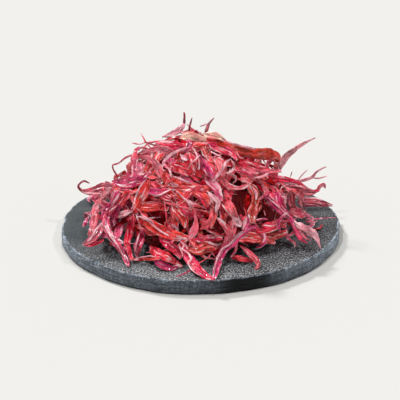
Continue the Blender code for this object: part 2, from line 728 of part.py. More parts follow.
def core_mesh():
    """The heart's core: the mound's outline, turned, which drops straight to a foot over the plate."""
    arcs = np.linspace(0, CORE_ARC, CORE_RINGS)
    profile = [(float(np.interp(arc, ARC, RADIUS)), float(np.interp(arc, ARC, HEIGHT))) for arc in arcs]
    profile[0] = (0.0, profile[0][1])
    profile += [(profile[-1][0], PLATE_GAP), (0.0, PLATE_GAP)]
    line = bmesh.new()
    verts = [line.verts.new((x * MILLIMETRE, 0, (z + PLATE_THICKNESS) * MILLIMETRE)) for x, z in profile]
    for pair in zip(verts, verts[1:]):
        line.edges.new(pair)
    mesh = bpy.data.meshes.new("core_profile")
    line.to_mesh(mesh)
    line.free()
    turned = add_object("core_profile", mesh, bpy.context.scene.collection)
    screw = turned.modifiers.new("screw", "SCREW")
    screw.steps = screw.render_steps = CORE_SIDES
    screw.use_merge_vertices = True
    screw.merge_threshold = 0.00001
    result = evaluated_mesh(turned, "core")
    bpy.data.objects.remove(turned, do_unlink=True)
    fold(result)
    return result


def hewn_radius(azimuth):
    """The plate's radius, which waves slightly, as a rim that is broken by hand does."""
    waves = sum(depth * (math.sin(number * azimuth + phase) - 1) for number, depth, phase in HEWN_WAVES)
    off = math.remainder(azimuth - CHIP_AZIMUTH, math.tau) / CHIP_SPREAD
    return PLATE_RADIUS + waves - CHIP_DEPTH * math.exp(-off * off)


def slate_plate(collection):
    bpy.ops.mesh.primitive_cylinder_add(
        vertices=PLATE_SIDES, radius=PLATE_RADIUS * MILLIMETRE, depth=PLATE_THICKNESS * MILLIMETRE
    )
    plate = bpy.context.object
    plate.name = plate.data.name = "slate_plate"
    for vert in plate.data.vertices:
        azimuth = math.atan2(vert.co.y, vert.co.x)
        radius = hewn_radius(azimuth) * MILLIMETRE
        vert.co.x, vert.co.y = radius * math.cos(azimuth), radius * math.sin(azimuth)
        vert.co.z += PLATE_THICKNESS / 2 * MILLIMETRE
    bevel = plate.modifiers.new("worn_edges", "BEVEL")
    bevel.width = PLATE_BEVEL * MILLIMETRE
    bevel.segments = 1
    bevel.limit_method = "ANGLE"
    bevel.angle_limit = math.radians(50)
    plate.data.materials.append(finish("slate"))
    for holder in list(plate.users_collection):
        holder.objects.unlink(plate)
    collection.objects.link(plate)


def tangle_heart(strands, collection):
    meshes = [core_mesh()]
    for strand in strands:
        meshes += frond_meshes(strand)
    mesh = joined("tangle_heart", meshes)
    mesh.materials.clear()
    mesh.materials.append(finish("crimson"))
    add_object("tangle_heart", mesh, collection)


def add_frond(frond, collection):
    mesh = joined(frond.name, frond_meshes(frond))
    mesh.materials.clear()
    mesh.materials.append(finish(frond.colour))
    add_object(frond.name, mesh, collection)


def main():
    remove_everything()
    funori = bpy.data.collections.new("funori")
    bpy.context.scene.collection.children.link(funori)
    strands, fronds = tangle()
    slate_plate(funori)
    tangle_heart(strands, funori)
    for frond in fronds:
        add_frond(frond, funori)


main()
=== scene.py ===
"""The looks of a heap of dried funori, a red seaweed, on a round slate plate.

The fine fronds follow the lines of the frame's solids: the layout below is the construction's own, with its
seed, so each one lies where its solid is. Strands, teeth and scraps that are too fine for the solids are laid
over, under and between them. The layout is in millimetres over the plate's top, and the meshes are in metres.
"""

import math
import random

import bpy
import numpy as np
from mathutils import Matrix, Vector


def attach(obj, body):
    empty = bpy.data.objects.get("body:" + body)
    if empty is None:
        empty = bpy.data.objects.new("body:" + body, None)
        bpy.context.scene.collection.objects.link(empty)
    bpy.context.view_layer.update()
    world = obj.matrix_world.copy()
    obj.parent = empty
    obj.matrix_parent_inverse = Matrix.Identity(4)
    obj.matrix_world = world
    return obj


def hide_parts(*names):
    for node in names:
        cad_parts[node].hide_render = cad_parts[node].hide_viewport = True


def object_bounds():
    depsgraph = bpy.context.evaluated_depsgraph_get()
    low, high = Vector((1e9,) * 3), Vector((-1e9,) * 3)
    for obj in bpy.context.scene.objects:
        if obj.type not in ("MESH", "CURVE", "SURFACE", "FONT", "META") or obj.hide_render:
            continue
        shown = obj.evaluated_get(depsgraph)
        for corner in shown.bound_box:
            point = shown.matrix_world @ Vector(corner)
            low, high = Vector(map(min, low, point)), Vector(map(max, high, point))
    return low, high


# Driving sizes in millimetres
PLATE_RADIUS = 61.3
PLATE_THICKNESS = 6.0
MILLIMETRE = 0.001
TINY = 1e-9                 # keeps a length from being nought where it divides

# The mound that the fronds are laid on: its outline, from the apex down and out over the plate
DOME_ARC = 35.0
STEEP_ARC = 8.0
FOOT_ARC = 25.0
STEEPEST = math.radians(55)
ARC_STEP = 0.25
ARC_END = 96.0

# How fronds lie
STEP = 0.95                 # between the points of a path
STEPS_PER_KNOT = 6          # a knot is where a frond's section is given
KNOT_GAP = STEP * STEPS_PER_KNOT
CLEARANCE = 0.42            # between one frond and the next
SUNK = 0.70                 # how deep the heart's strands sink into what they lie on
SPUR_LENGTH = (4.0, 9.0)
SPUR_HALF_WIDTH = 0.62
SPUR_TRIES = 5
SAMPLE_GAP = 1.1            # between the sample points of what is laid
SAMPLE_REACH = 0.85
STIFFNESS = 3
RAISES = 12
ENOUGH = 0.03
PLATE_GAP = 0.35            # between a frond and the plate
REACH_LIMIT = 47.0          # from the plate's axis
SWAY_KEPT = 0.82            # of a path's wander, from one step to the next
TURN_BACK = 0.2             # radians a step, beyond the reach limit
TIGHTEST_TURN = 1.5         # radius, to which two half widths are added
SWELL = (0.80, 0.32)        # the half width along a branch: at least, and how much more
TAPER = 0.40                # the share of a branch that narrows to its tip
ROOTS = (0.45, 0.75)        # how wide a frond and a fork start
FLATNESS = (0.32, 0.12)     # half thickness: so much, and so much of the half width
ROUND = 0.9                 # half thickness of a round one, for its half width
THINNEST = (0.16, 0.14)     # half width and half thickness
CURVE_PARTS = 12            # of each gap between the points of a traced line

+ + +

**What is needed**. Write down only how many lines in the listing contain the word "objects".

**Answer**. 7